Что поделать – это были гримасы советской эпохи, о которой многие сегодня вспоминают с нежностью и тоской по утерянной благодати. Многие, но не я. Наверно потому, что я, не успевши тогда как следует зачерпнуть густого варева из соцреалистического котла, успела зато вовремя вырваться в другое пространство и вдохнуть разреженный воздух других высот.
Но я сейчас не об этом, а о сыне А. А., знаменитом режиссере Андрее Тарковском, который странным извилистым путем утвердил имя отца на положенном ему месте в русской поэзии.
Звезда Андрея начала быстро восходить где-то на второй-третий год моей дружбы с А. А. Сперва появилось «Иваново детство», и в литературных салонах заговорили о поразительном молодом режиссере, которому прочили большое будущее. К моменту появления слухов о гениальном, запрещенном, но кое-где кое-кем уже виденном фильме «Андрей Рублев» имя Тарковского-сына начало реверберировать в московских либеральных тусовках, заглушая все другие имена.
Естественно, что я жаждала воспользоваться своим привилегированным положением, чтобы познакомиться с прославленным сыном А. А. Но как я ни наводила на него разговор, А. А. не спешил его поддержать. И, бывая в доме, я никогда не видела там признаков присутствия неуютного молодого человека, взбудоражившего умы московской интеллигенции. А ведь это были времена, когда начинающие, пусть даже гениальные, кинорежиссеры вряд ли могли позволить себе роскошь выпорхнуть из родительского гнезда. В конце концов, я набралась смелости и спросила у жены А. А., переводчицы Татьяны Озерской, почему я никогда не встречаю у них Андрея.
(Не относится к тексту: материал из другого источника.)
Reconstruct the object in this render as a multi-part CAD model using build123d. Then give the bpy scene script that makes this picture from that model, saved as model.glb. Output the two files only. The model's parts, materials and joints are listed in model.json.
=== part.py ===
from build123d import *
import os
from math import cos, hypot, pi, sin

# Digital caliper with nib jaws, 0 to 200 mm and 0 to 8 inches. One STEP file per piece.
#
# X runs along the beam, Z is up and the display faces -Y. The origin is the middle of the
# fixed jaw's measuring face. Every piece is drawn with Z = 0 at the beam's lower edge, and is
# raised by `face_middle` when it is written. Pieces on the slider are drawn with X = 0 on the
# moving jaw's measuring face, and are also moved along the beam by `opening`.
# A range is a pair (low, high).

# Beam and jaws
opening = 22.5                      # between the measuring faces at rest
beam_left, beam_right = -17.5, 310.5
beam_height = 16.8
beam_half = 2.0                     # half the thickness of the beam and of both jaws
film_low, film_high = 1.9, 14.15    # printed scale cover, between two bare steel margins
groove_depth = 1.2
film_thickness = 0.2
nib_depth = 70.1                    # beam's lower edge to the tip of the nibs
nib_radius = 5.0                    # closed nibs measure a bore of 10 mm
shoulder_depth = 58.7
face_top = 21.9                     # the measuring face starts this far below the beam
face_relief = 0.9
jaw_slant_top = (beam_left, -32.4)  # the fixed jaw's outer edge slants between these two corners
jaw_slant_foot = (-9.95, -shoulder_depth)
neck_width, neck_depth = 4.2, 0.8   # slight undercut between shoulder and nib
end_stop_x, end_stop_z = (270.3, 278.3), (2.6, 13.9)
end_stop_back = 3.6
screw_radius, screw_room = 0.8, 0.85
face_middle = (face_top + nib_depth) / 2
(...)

Я не могла выбрать худшего адресата для своего вопроса. Лицо Татьяны застыло непроницаемой маской, и, наказавши меня ледяным взглядом, она ответила, что Андрей живет у своей матери и здесь не бывает. В результате чего мне открылись новые подробности жизни А. А., о которых я не подозревала – значит, до Татьяны у Арсения была другая жена, и Андрей не вхож в дом Татьяны-разлучницы!
И все же однажды я увидела их вместе – отца и сына, они сидели за столиком в ресторане Дома литераторов. То есть по первому впечатлению А. А. сидел неизвестно с кем лицом ко мне, за ресторанным столиком, и я привычно разлетелась к нему здороваться, а, может, и присоединиться. Мало что было тогда увлекательней экспромтных посиделок в ресторане Дома литераторов – можно было оказаться рядом с кем угодно, равно хорошим и плохим, но неизменно интересным!
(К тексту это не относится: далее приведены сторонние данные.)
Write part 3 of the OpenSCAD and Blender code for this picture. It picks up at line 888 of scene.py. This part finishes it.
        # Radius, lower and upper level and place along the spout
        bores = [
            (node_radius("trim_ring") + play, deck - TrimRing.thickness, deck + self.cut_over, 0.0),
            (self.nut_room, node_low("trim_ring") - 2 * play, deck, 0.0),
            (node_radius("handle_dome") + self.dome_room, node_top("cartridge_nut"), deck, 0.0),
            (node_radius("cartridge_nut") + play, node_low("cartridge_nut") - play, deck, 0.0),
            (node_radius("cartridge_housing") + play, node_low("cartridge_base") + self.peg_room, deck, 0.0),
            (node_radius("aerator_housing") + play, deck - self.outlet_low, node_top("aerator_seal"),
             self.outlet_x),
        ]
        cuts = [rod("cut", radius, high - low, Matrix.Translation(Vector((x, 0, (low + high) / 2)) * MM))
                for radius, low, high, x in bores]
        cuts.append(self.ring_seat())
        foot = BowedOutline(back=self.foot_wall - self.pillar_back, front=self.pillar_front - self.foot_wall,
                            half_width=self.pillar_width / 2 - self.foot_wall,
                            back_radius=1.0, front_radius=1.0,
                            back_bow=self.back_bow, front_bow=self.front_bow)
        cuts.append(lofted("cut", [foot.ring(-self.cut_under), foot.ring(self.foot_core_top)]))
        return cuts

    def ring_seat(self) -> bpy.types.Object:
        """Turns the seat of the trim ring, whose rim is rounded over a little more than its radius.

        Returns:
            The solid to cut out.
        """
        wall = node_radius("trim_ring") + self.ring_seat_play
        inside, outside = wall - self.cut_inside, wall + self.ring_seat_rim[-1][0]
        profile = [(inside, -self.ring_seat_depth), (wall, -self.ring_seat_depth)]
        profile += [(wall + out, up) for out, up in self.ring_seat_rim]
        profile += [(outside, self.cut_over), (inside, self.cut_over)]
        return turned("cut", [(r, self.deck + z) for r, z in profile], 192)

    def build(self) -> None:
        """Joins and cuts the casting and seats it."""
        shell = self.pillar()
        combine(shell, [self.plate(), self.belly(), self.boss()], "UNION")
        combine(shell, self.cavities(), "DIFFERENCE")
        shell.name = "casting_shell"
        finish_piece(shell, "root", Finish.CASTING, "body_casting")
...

Однако случилось небывалое – А. А. меня к себе не подпустил. Он предостерегающе поднял руку с заградительно растопыренными пальцами:
– Я занят! У меня родительский час!
И я поняла, что неприязненно повернутая ко мне спина собеседника А. А. принадлежит знаменитому Андрею, но познакомиться с ним мне не удастся. Мне даже не удалось увидеть его лицо – он так и не обернулся поглядеть, с кем говорил отец, и у меня осталось необъяснимое ощущение, что беседа их не была особенно дружеской.
Впрочем, еще через несколько лет, когда мне посчастливилось еженедельно видеть лицо Андрея крупным планом в двух шагах от себя, я усомнилась в своих умозаключениях и укрепилась в уверенности, что он вообще не склонен к дружеским проявлениям к кому бы то ни было.
Я тогда была слушательницей Высших сценарных курсов, где Андрей читал курс режиссуры. Он не столько читал курс, сколько показывал нам свои любимые фильмы, снабжая их краткими комментариями. С его подачи я впервые познакомилась с творчеством Луиса Бюнюэля, который в те годы был практически неизвестен в России. Один известный литератор даже с пеной на губах отрицал наличие в мировом киноискусстве какого-то Бюнюэля, ссылаясь на то, что он о нем никогда не слыхал.
Из уст Андрея Арсеньевича я впервые услышала не только имя Бюнюэля, но и обоснование его эстетики торжествующего уродства. Как Андрей любил смаковать изощренный садизм «Андалузского пса», как увлеченно посвящал он нас в интимные подробности режиссерской работы над оргией нищих в «Веридиане», с каким трепетом открывал нам секреты фрейдовских подтекстов «Дневной красавицы» и «Дневника горничной»! И неспроста – уж кому, как не ему надлежало быть знатоком фрейдовских подтекстов в жизни и в искусстве!
После его лекций мне открылась природа режиссерского восторга при съемках душераздирающих сцен из «Андрея Рублева», где щедро заливают расплавленную смолу в глотки и натурально выковыривают глаза из глазниц. И стало понятно, что душа человека и режиссера Андрея Тарковского раздираема вечной неизбывной мукой, от которой нет убежища, нет спасения. Эту муку, навеки запечатленную на его лице, не смягчало ни поклонение зрительного зала, ни сияние прожекторов над его головой.